Choirs are a wonderful thing for the people involved in all sorts of ways, as he Gareth Malone TV programmes convince. And there’s no doubt of the cultural and musical value of the Bulgarian choir that former Koutev Ensemble singer Dessislava Stefanova has been putting enormous energy and dedication into building and inspiring since she came to London in 2000.
     Commercial release, and submission for review, of a recording, though, is another thing, moving from one’s community to cast it on the waters of the world and subject it to critical comparison.
     Would one buy this when one can also buy CD or digital releases of at least some of the old Bulgarian records by the regional ensembles and radio choirs? The Balkanton LPs of choirs from Bulgarian festivals in the early 1970s, or a little later  Marcel Cellier’s “Le Mystère Des Voix Bulgares” French releases of recordings by the Bulgarian State Radio and Television choir directed by Filip Koutev, the finest of the composer-arrangers. Or field recordings of the village music from which their raw material and singers were drawn.
     In the pre-EU 1970s those voices, and instrumentalists too, with their mighty skill, exciting asymmetric rhythms, soaring melodies and goosebump-raising harmonisations, were indeed magic from a mysterious land locked behind the dark Iron Curtain. In Bulgaria there’s still an Ensemble named after Koutev, but there’s now also a worldwide diaspora of Bulgarian singers and musicians, and Bulgarian-style choirs have sprung up in the USA, Australia, Denmark or wherever people have been seduced by the sound and want to learn to make it themselves. So, on record, does the London Bulgarian Choir have something of its own to offer?
     On the CD it comprises thirty-six female singers of a variety of national origins including Bulgarian plus, unlike the majority of such choirs, six men.
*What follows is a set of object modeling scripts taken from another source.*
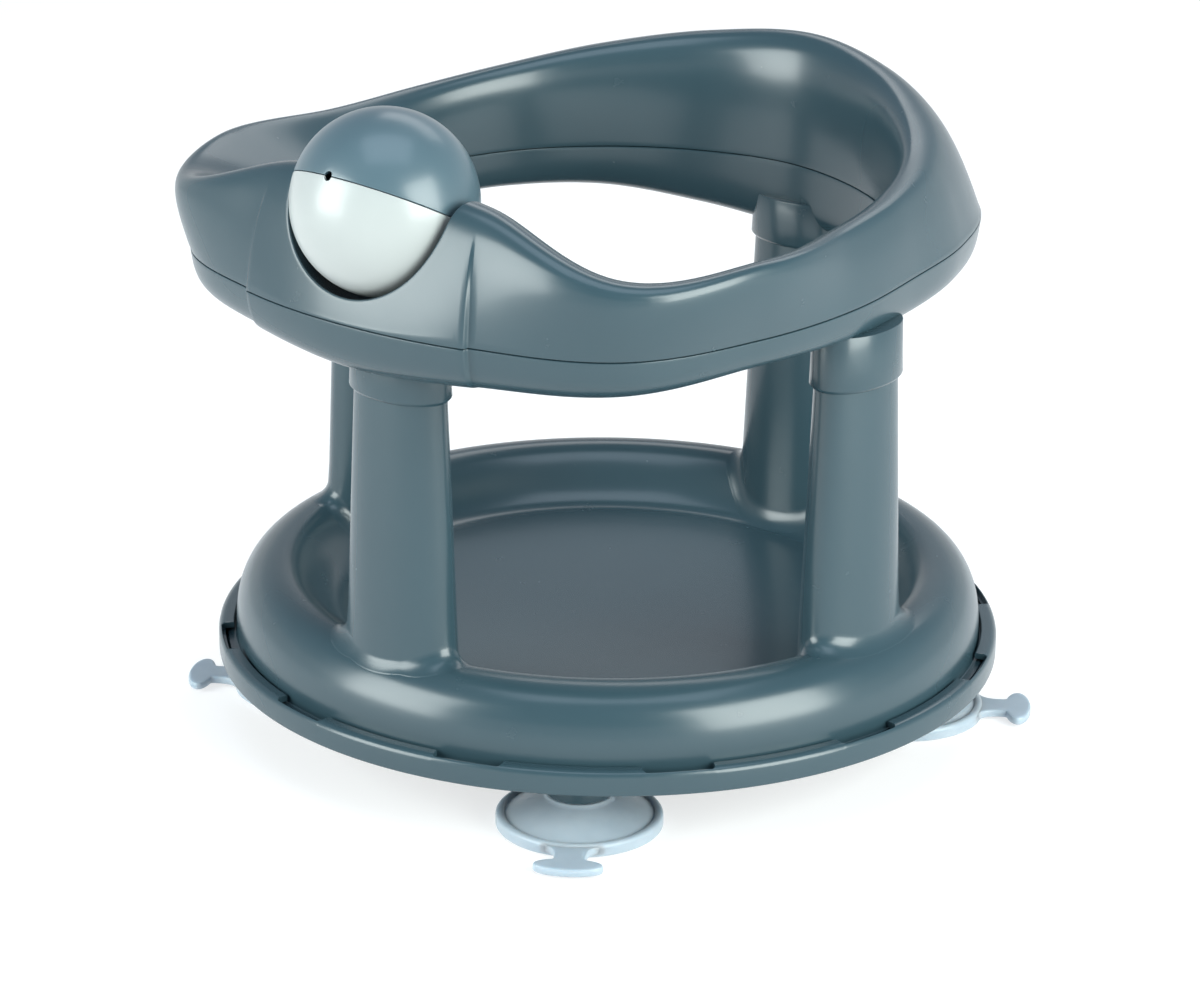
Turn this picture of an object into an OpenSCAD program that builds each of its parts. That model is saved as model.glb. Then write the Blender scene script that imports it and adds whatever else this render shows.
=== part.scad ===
// Swivel bath seat for a baby: a fixed base ring on four suction cups, a seat dish with four posts
// that turns in it, and a two-part ring round the baby's body with a play ball at the front.
// Origin: on the bath floor under the swivel axis. +Z is up. The cups lie on the X and Y axes.

/* [Base ring] */
// Outer radius of the fixed base ring
base_r = 142.5; // [130:0.5:160]
// Height of the underside of the base ring over the bath floor
base_z = 24.8; // [22:0.1:40]
// Height of the outer wall of the base ring
base_wall_h = 8.8; // [8:0.1:14]
// Wall thickness of the base ring
base_wall = 2.4; // [1.6:0.1:2.8]
// Width of the lip over the seat's flange, measured from the outer radius
base_lip_w = 5.6; // [5:0.1:8]
// Width of the base ring's floor
base_floor_w = 54.5; // [50:0.5:60]
// Height of the upstand on the inner edge of the floor
base_upstand_h = 5; // [3:0.5:7]
// Number of windows in the lip
window_count = 12; // [4:1:14]
// Length of one window along the lip
window_len = 25; // [10:1:30]
// Turn of the first window from the first cup, in degrees
window_turn = 15; // [0:1:30]
// Radius of the bosses that hold the cups
cup_boss_r = 12; // [10:0.5:15]
// Distance of the cups' centres in from the base ring's outer radius
cup_inset = 33; // [28:0.5:38]

/* [Suction cups] */
// Number of suction cups
cup_count = 4; // [4:1:4]
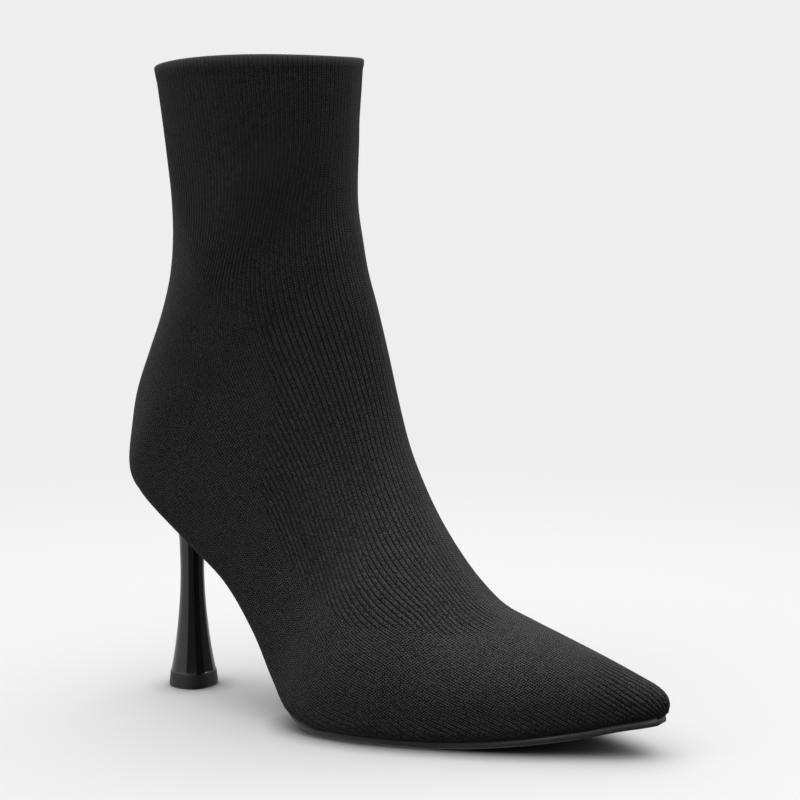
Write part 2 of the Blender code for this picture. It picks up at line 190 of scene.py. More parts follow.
def sideSurface(where, side):  # half sections with their arc lengths and outward normals
    where = np.asarray(where, float)
    points = halfSections(where, side)
    nudge = 0.02
    across = np.gradient(points, axis=1)
    along = (halfSections(np.minimum(where + nudge, collarAt), side)
             - halfSections(np.maximum(where - nudge, 0), side))
    normals = np.cross(across, along) * side
    normals /= np.maximum(np.linalg.norm(normals, axis=2), 1e-12)[..., None]
    steps = np.linalg.norm(np.diff(points, axis=1), axis=2)
    arcs = np.concatenate([np.zeros((len(where), 1)), np.cumsum(steps, axis=1)], axis=1)
    return points, arcs, normals


def alongArc(places, arcs, values):  # values of every section at its own arc places
    return np.stack([np.stack([np.interp(place, arc, value[:, k]) for k in range(value.shape[1])], axis=1)
                     for place, arc, value in zip(places, arcs, values)])


def smooth(value, low, high):
    t = np.clip((value - low) / (high - low), 0, 1)
    return t * t * (3 - 2 * t)


def meshObject(name, points, faces, material=None):
    mesh = bpy.data.meshes.new(name)
    mesh.from_pydata([tuple(p) for p in points], [], faces)
    mesh.update()
    made = bpy.data.objects.new(name, mesh)
    bpy.context.scene.collection.objects.link(made)
    if material:
        mesh.materials.append(material)
    return made


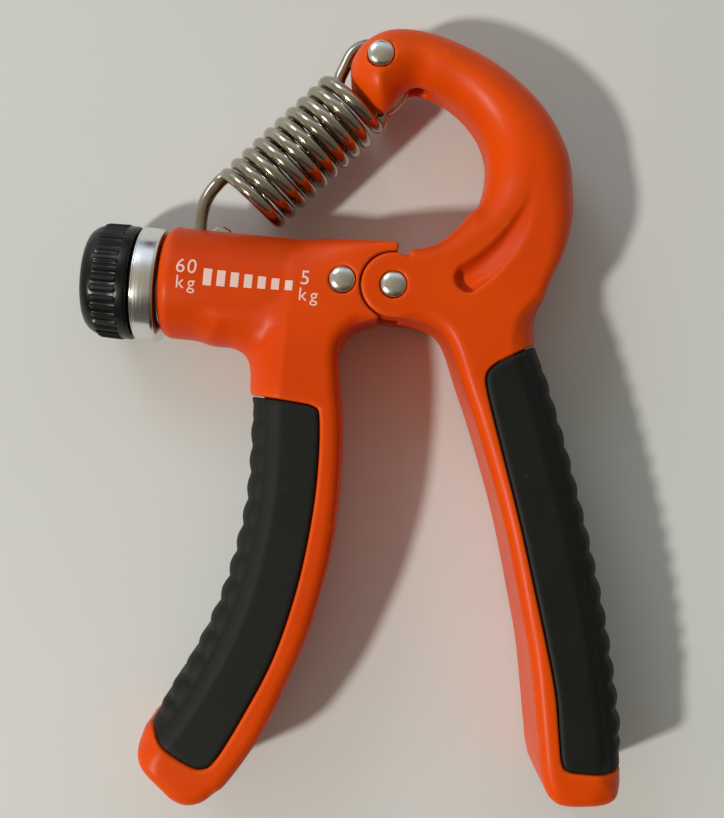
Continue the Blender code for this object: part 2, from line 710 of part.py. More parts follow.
bpy.context.view_layer.update()
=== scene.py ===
import math

import bpy
import bmesh
import numpy as np
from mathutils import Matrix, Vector


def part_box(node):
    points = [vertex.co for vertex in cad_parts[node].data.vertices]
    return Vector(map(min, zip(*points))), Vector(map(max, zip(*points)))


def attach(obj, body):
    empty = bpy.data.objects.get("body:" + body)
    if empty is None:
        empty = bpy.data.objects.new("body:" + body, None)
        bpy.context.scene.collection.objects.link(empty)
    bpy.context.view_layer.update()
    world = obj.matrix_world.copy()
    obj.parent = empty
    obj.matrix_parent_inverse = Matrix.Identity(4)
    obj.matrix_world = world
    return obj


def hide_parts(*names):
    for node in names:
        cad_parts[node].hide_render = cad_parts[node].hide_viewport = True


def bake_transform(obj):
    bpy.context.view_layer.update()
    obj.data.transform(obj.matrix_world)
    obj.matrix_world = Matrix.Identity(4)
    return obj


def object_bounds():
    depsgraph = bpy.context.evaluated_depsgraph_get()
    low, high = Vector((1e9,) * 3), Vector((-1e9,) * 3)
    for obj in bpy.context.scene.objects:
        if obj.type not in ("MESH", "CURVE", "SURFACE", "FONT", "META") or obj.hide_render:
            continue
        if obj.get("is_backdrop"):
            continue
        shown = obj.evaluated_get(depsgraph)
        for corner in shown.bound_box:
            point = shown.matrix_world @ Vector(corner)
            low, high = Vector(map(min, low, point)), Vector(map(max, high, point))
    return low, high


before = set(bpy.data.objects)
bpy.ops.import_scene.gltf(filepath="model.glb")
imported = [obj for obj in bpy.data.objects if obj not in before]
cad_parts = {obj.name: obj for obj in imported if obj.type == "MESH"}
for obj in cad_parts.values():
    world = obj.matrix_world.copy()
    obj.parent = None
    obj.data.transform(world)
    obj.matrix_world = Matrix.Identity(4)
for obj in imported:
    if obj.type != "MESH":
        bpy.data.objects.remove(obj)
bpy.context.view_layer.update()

MM = 0.001
MID = (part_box("left_handle")[0].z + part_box("left_handle")[1].z) / 2 / MM  # mid-plane height
VOXEL = 0.5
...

Eight of the sixteen tracks are new compositions or arrangements for this choir by Bulgarian composer Kiril Todorov (responsible for the misbegotten cocktail-swing of Folk Scat, but it seems now with regained dignity), the result of a commission paid from the BBC Performing Arts Fund. In two of these the choir is accompanied by an eight-piece largely Bulgarian band, of kaval, soprano sax, tambura, violin, guitar, tupan and darbuka.
     The singing, while it doesn’t achieve the heights of the classic Bulgarian sound, is strong, with Dessislava’s the most striking among the solo voices. The material works well too, though on the whole it goes for wider harmonic intervals than the thrilling close seconds and less that made the ‘mystery of the Bulgarian voices’ such a revelation to non-Balkan listeners.
     There’s a characteristic sound to most of the radio choir recordings, a spacious glow that seems to come from the mic-ing and acoustics in the concert hall used by Radio Sofia. The recording quality of the London choir’s album is OK, though the reverb on the final track is unconvincing and the birdsong samples superfluous.
     So are the LBC making a distinctive statement, or are they just enthusiasts singing in a foreign language dressed up in clothes derived from someone else’s traditional costume? Well, while provenance shapes perception, you don’t have to be German to play Mozart, and a record mainly comes down to what comes out of the speakers, which in this case is music from one of most impressive of the Bulgarian folk-chorale diaspora.